An incomplete file at the moment a buyer decides can turn a quick sale into a long negotiation, or even result in losing the buyer to another property that is better prepared.

Little-Known Exemptions: Age, Disability, Low Value of the Property
Beyond the deductions for duration of ownership, certain personal situations entitle one to a capital gains exemption on the second home. Elderly individuals or those with disabilities may benefit under income conditions. Properties of low value also have a distinct regime.
These cases are rarely mentioned in standard sales guides, which focus on the standard mechanism of time-based deductions. A seller affected by one of these situations should consult a notary before setting their sales schedule: the exemption may render any tax waiting strategy unnecessary and free the choice of the timing of sale based solely on the market.

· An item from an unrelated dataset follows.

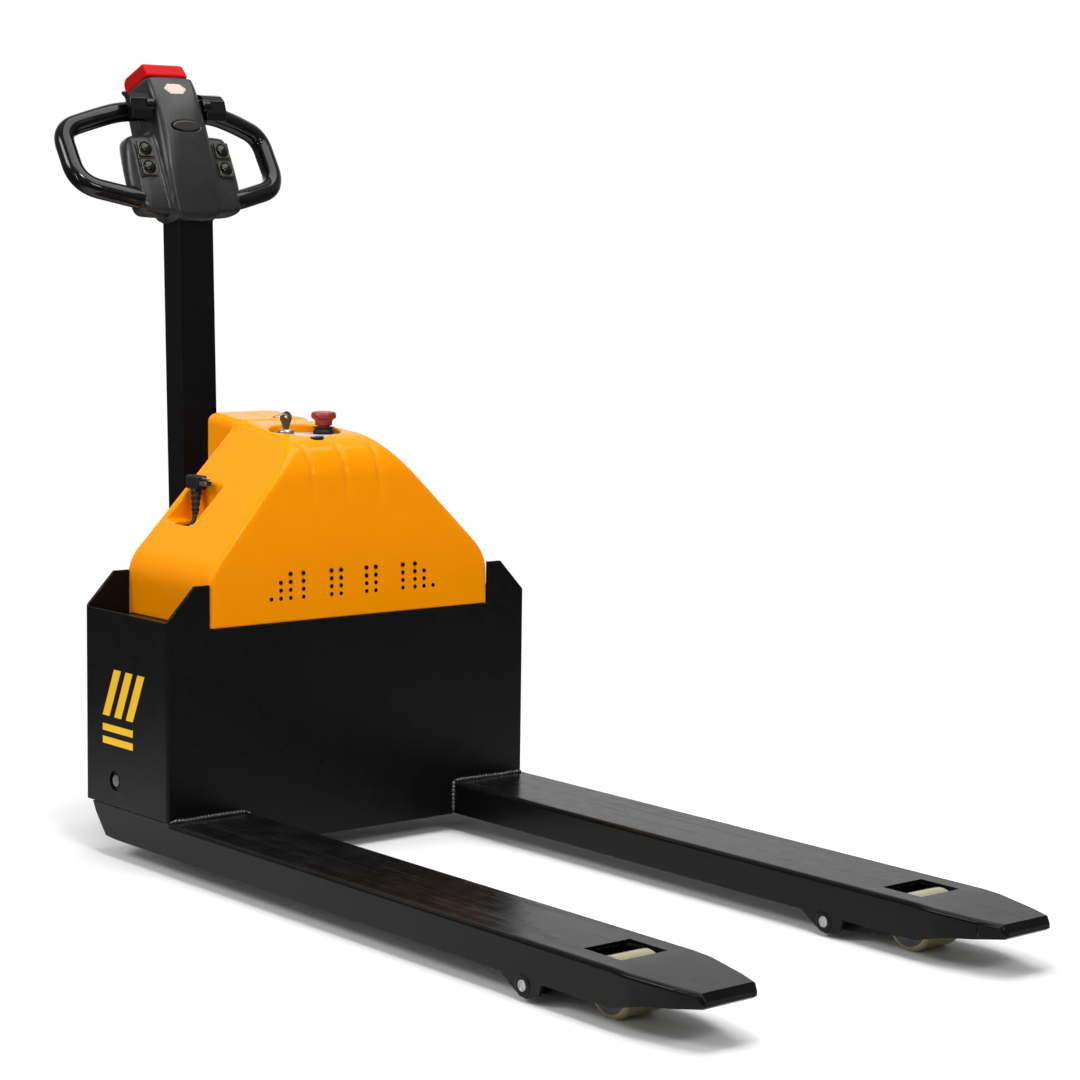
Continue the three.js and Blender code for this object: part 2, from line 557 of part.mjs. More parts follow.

Reinvesting the sale price into the purchase of a primary residence constitutes another case of exemption, provided that the seller is not the owner of their primary residence at the time of sale and that they reinvest the proceeds of the sale within a defined period. This mechanism remains governed by strict conditions that only a legal professional can validate on a case-by-case basis.
The sale of a second home operates on three simultaneous fronts: the local market, the personal tax calendar, and the energy state of the property. Optimizing just one of these parameters without considering the other two exposes one to a net loss, even when the sale price seems satisfactory.